The United States is doing quite well. Randall Forsyth of Barron’s reported:
“… the U.S. economy and stock market both seem to be doing better than OK, thank you, as the expansion and bull market celebrate their 10th anniversaries. Unemployment is around the lowest level in a half-century. The worst thing seems to be that inflation continues to run slightly below the Fed’s 2 percent target, a problem that might strike some as similar to being too rich or too thin.”
The economic facts are encouraging, but recent events have potential to knock the U.S. economy off its tracks. The most significant threat may be a second round of oil tanker explosions in the Gulf of Oman. The U.S. accused Iran and Iran denied responsibility, reported The Economist.
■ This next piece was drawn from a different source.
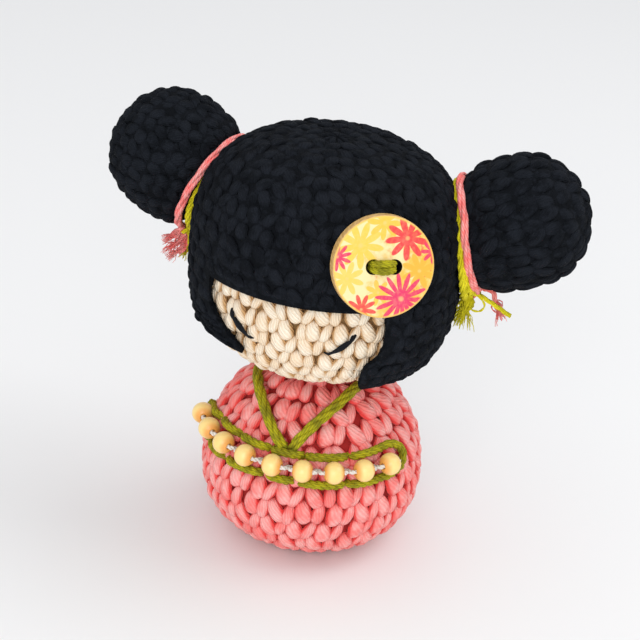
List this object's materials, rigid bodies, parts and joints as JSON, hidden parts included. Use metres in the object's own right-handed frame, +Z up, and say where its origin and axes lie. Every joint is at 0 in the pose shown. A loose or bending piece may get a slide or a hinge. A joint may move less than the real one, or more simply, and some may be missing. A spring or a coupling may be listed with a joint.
{
  "type": "amigurumi doll",
  "caption": "Crocheted stuffed doll with a round body, big round head, hair cap, tied side buns, a sewn-on wooden button and a beaded yarn sash; stands on its flat base.",
  "frame": {"origin": "the middle of the flat base, on the axis of the body and neck", "axes": "+Z up along the axis of the body; -Y the way the face looks; +X towards the bun beside the button, on the right as seen from the front"},
  "size_m": [0.1048, 0.0576, 0.0945],
  "materials": {
    "pink_yarn": "matte crocheted cotton yarn",
    "cream_yarn": "matte crocheted cotton yarn",
    "black_yarn": "matte crocheted cotton yarn",
    "olive_yarn": "matte plied yarn",
    "black_thread": "embroidery thread, slight sheen",
    "white_thread": "sewing thread",
    "stuffing": "loose white fibre fill",
    "bead_wood": "varnished natural wood",
    "button_wood": "wood with a printed and varnished front"
  },
  "bodies": {
    "body": {"body_cover": "pink_yarn", "body_stuffing": "stuffing", "left_collar_stitch": "olive_yarn", "right_collar_stitch": "olive_yarn", "sash_yarn": "olive_yarn", "bead_thread": "white_thread"},
    "neck": {"neck_seam": "pink_yarn"},
    "head": {"head_cover": "cream_yarn", "head_stuffing": "stuffing", "hair_cap": "black_yarn", "left_eye_stitch": "black_thread", "right_eye_stitch": "black_thread", "button_yarn": "olive_yarn", "left_bun_seam": "black_yarn", "right_bun_seam": "black_yarn"},
    "button": {"wooden_button": "button_wood"},
    "left_bun": {"left_bun_cover": "black_yarn", "left_bun_stuffing": "stuffing", "left_bun_olive_tie": "olive_yarn", "left_bun_pink_tie": "pink_yarn"},
    "right_bun": {"right_bun_cover": "black_yarn", "right_bun_stuffing": "stuffing", "right_bun_olive_tie": "olive_yarn", "right_bun_pink_tie": "pink_yarn"},
    "bead_1": {"bead_1": "bead_wood"},
    "bead_2": {"bead_2": "bead_wood"},
    "bead_3": {"bead_3": "bead_wood"},
    "bead_4": {"bead_4": "bead_wood"},
    "bead_5": {"bead_5": "bead_wood"},
    "bead_6": {"bead_6": "bead_wood"},
    "bead_7": {"bead_7": "bead_wood"},
    "bead_8": {"bead_8": "bead_wood"},
    "bead_9": {"bead_9": "bead_wood"}
  },
  "joints": [
    {"name": "head_nod", "type": "hinge", "parent": "body", "child": "neck", "pos_m": [0, 0, 0.04383], "axis": [1, 0, 0], "range_deg": [-6, 6], "stiffness_Nm_per_rad": 0.08, "deforming": ["neck_seam"]},
    {"name": "head_turn", "type": "hinge", "parent": "neck", "child": "head", "pos_m": [0, 0, 0.04383], "axis": [0, 0, 1], "range_deg": [-20, 20], "stiffness_Nm_per_rad": 0.03},
    {"name": "left_bun_sway", "type": "hinge", "parent": "head", "child": "left_bun", "pos_m": [-0.02725, 0.0045, 0.07478], "axis": [-0.1736, -0.9848, 0], "range_deg": [-6, 6], "stiffness_Nm_per_rad": 0.03, "deforming": ["left_bun_seam"]},
    {"name": "right_bun_sway", "type": "hinge", "parent": "head", "child": "right_bun", "pos_m": [0.02725, 0.0045, 0.07478], "axis": [0.1736, -0.9848, 0], "range_deg": [-6, 6], "stiffness_Nm_per_rad": 0.03, "deforming": ["right_bun_seam"]},
    {"name": "button_twist", "type": "hinge", "parent": "head", "child": "button", "pos_m": [0.01652, -0.0258, 0.0783], "axis": [0.4535, -0.8529, 0.2588], "range_deg": [-10, 10], "stiffness_Nm_per_rad": 0.002},
    {"name": "bead_1_spin", "type": "hinge", "parent": "body", "child": "bead_1", "pos_m": [-0.02257, -0.01029, 0.02779], "axis": [0.4149, -0.9099, 0], "continuous": true},
    {"name": "bead_2_spin", "type": "hinge", "parent": "body", "child": "bead_2", "pos_m": [-0.01907, -0.01586, 0.02779], "axis": [0.6396, -0.7687, 0], "continuous": true},
    {"name": "bead_3_spin", "type": "hinge", "parent": "body", "child": "bead_3", "pos_m": [-0.01422, -0.02032, 0.02779], "axis": [0.8192, -0.5735, 0], "continuous": true},
    {"name": "bead_4_spin", "type": "hinge", "parent": "body", "child": "bead_4", "pos_m": [-0.00838, -0.02334, 0.02779], "axis": [0.9412, -0.3379, 0], "continuous": true},
    {"name": "bead_5_spin", "type": "hinge", "parent": "body", "child": "bead_5", "pos_m": [-0.00195, -0.02473, 0.02779], "axis": [0.9969, -0.0785, 0], "continuous": true},
    {"name": "bead_6_spin", "type": "hinge", "parent": "body", "child": "bead_6", "pos_m": [0.00462, -0.02437, 0.02779], "axis": [0.9825, 0.1865, 0], "continuous": true},
    {"name": "bead_7_spin", "type": "hinge", "parent": "body", "child": "bead_7", "pos_m": [0.01087, -0.02229, 0.02779], "axis": [0.8988, 0.4383, 0], "continuous": true},
    {"name": "bead_8_spin", "type": "hinge", "parent": "body", "child": "bead_8", "pos_m": [0.01635, -0.01865, 0.02779], "axis": [0.752, 0.6592, 0], "continuous": true},
    {"name": "bead_9_spin", "type": "hinge", "parent": "body", "child": "bead_9", "pos_m": [0.02068, -0.01369, 0.02779], "axis": [0.5521, 0.8338, 0], "continuous": true}
  ]
}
Tensions in the region are on the rise.
U.S.-China trade rhetoric heated up, too, which has some analysts concerned. It’s difficult to discern what’s truly happening, though. Reuters reported the United States stopped the World Trade Organization investigation of China’s treatment of intellectual property in early June. Some believe the action signaled a thaw in trade relations.
This week new concerns may rise to the fore. The Federal Reserve’s Open Market Committee meets Tuesday and Wednesday. Some hope it will decide to lower rates, while others believe a rate cut is unnecessary.
Major U.S. stock indices gained value last week, despite a spate of bad news, but change may be coming.
Then there is the inverted yield curve. So, what’s the big deal about “inverted interest rates”? Much has been made recently about the “inversion” – when a shorter-term interest rate (typically the 3-month T-Bill yield) exceeds a longer-term interest rate (typically the 10-year Treasury Bond). This is the opposite of the usual relationship, in which longer-term yields are higher simply to compensate for the increased risks embedded in a longer holding period. But why is a rate inversion bad news? According to analyst firm Mauldin Economics, historical data shows that yield inversions have preceded each recession for the past 35 years. The San Francisco Fed reports inverted yields have preceded each recession of the last 60 years. So, a big deal indeed!